Posted on 23 June, 2023 by PRIYADARSHINI SINGH



    Autonomous vehicles, commonly referred to as self-driving cars, are automobiles that can operate and navigate without human intervention. These vehicles rely on a sophisticated blend of sensors, cameras, radar systems, and AI algorithms to comprehend their surroundings, make informed decisions, and effectively control their movements.

    In recent years, significant attention and resources have been directed toward the progress and innovation of self-driving cars. This field of technology has witnessed remarkable advancements, fuelled by ongoing research and development efforts.

    Added to this luring introduction there lays a very important aspect that requires attention i.e., the creation of suitable legal and regulatory frameworks is essential for the development and implementation of self-driving cars. It is crucial to establish guidelines and rules that govern various aspects, such as determining responsibility in case of accidents, safeguarding the privacy and security of data, and addressing ethical concerns.

    This article examines the implications of product liability law on autonomous vehicles and offers a comprehensive analysis of the areas that should be taken into consideration while implementing regulations pertaining to self-driving cars. This article delves into the intersection of autonomous vehicles and legal frameworks.


    The adoption of autonomous cars is accompanied by a significant legal concern concerning the assignment of responsibility in the event of an accident. Unlike traditional human-driven vehicles where the driver is typically held accountable for accidents, the absence of a human driver in autonomous cars raises questions about who should be held liable.

    Various entities, including government authorities, courts, and car manufacturers, are actively collaborating to find solutions to these liability issues on a global scale. However, determining liability in autonomous car accidents presents complex challenges and requires careful consideration.

    An Uphill Battle for the Regulatory Framework

    1. Liability falls on the Car Owner

    The default approach is to attribute liability to the owner of the autonomous vehicle. This aligns with current requirements in many countries where car owners must have third-party liability insurance. However, issues arise when accidents occur due to errors or malfunctions in the self-driving car's systems. Since autonomous cars operate based on software instructions, it may be unfair to hold the owner accountable if they are not at fault. The traditional legal principle of negligence, which forms the basis for liability in road accidents, may not be suitable in these cases.

    1. Liability falls on the Vehicle Manufacturer

    Another option is to hold the manufacturer of the self-driving car responsible for accidents caused by malfunctions in the car's software or systems. If the autonomous vehicle makes a choice that a human driver would not have made, resulting in an accident, the manufacturer would bear the liability.

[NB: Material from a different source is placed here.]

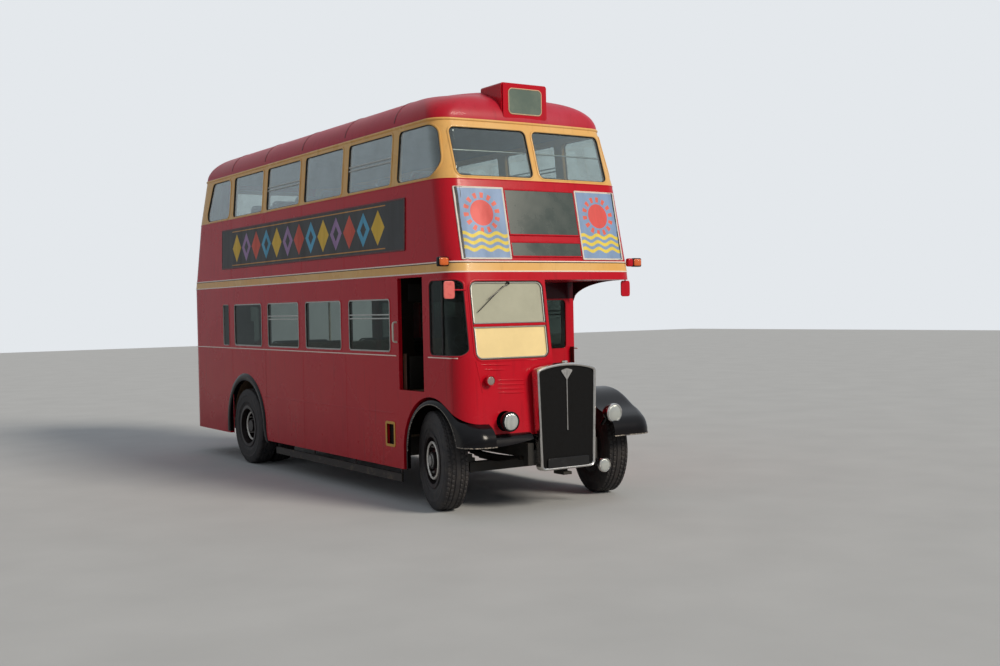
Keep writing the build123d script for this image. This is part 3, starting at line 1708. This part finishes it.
os.makedirs("parts", exist_ok=True)
PIECES = {
    "chassis_frame": [chassis_frame],
    "engine_block": [engine_block],
    "gearbox_and_shaft": [driveline],
    "leaf_springs": leaf_springs,
    "front_axle_beam": [front_axle_beam],
    "rear_axle_casing": [rear_axle],
    "fuel_tank": [fuel_tank],
    "exhaust": [exhaust],
    "tow_jaw": [tow_jaw],
    "life_guard_rails": both_sides(life_rail),
    "lower_floor": [lower_floor],
    "rear_platform": [rear_platform],
    "staircase": [staircase],
    "upper_floor": [upper_floor],
    "lower_side_panels": [lower_side_offside, lower_side_nearside],
    "front_bulkhead": [bulkhead],
    "cab_front": [cab_front],
    "cab_side": [cab_side],
    "cab_floor": [cab_floor],
    "engine_cover": [engine_cover],
    "upper_front_panel": [upper_front],
    "upper_side_panels": upper_side_panels,
    "rear_panel": [rear_panel],
    "upper_window_band": [window_band],
    "roof": [roof],
    "route_box": [route_box],
    "radiator_shell": [radiator_shell],
    "radiator_core": [radiator_core],
    "front_wings": [offside_wing, nearside_wing],
    "headlamps": headlamps,
    "direction_indicators": direction_indicators,
    "driving_mirrors": driving_mirrors,
    "display_boards": display_boards,
    "window_glass": window_glass,
    "passenger_seats": passenger_seats,
    "driver_seat": [driver_seat],
    "steering_wheel": [steering_wheel],
    "platform_poles": platform_poles,
    "bonnet": [bonnet],
    "cab_door": [cab_door],
    "emergency_door": [emergency_door],
    "emergency_door_glass": emergency_door_glass,
    "track_rod": [track_rod],
}
for side, side_name in ((-1, "offside"), (1, "nearside")):
    PIECES[f"knuckle_{side_name}"] = [steered(knuckle(side), side)]
    PIECES[f"front_wheel_{side_name}"] = [front_place(front_wheel(), side)]
    PIECES[f"front_tyre_{side_name}"] = [front_place(tyre(), side)]
    PIECES[f"rear_wheels_{side_name}"] = [rear_place(rear_wheel(), side)]
    twin = [tyre(), Pos(rear_outer_wheel - rear_inner_wheel, 0, 0) * tyre()]
    PIECES[f"rear_tyres_{side_name}"] = [rear_place(one, side) for one in twin]
for node, shapes in PIECES.items():
    save(node, *shapes)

    However, this approach presents a commercial challenge for participants in the self-driving car industry. If manufacturers are legally liable for any accidents caused by their vehicles, it may discourage companies from entering the market due to the potentially significant risks involved.

    Top of Form

    When it comes to accidents involving autonomous vehicles, the question of fault can be complex. As the owner of the car, if you are not actively driving the vehicle and an accident occurs, the responsibility may not lie solely with you. Instead, it could be attributed to technical issues or product liability.

    Product liability encompasses various legal concepts such as negligence, strict liability, manufacturing defects, design defects, and failure to warn. In the context of autonomous cars, these factors would likely shift the responsibility towards the car manufacturer or its subsidiaries. The cause of the accident could be rooted in computer-based errors, manufacturing flaws, or even negligence on the part of the manufacturer.

    2.1 Strict liabilityrefers to the legal concept where a manufacturer can be held accountable for damages caused by a product, even if they exercised all possible care in its production. It removes the consideration of manufacturer negligence and instead focuses on the expectation that products should not pose unreasonable dangers to consumers. Strict liability has traditionally been applied to cases involving manufacturing defects, design defects, and failure to provide adequate warnings.

    2.2 On the other hand, negligencepertains to the responsibility of product manufacturers to exercise a reasonable level of care in designing their products to ensure safety in foreseeable usage scenarios.

    In summary, determining fault in accidents involving autonomous vehicles requires consideration of technical aspects, product liability principles, and potential issues related to computer systems, manufacturing processes, design, and warnings.

    1. Criminal Liability

    Criminal liability is a significant aspect of legal responsibility, particularly concerning accidents involving autonomous vehicles (AVs). It encompasses determining who is criminally liable in such cases, including issues related to cybercrime and hacking. The use of AVs introduces various scenarios where criminal liability can arise, and identifying the responsible party can be complex.

    The nature of the crime and the circumstances surrounding the accident can influence the entity held liable. Determining responsibility may involve assessing factors such as the actions of the AV, the behaviours of the human operator (if present), and the extent of control and decision-making delegated to the AV system.

    Additionally, the question of whether an AV can intentionally commit a crime raises important legal considerations. Consequently, there is a need to establish new legal rules that address the various aspects of criminal liability associated with AVs, including deliberate actions and unintentional consequences.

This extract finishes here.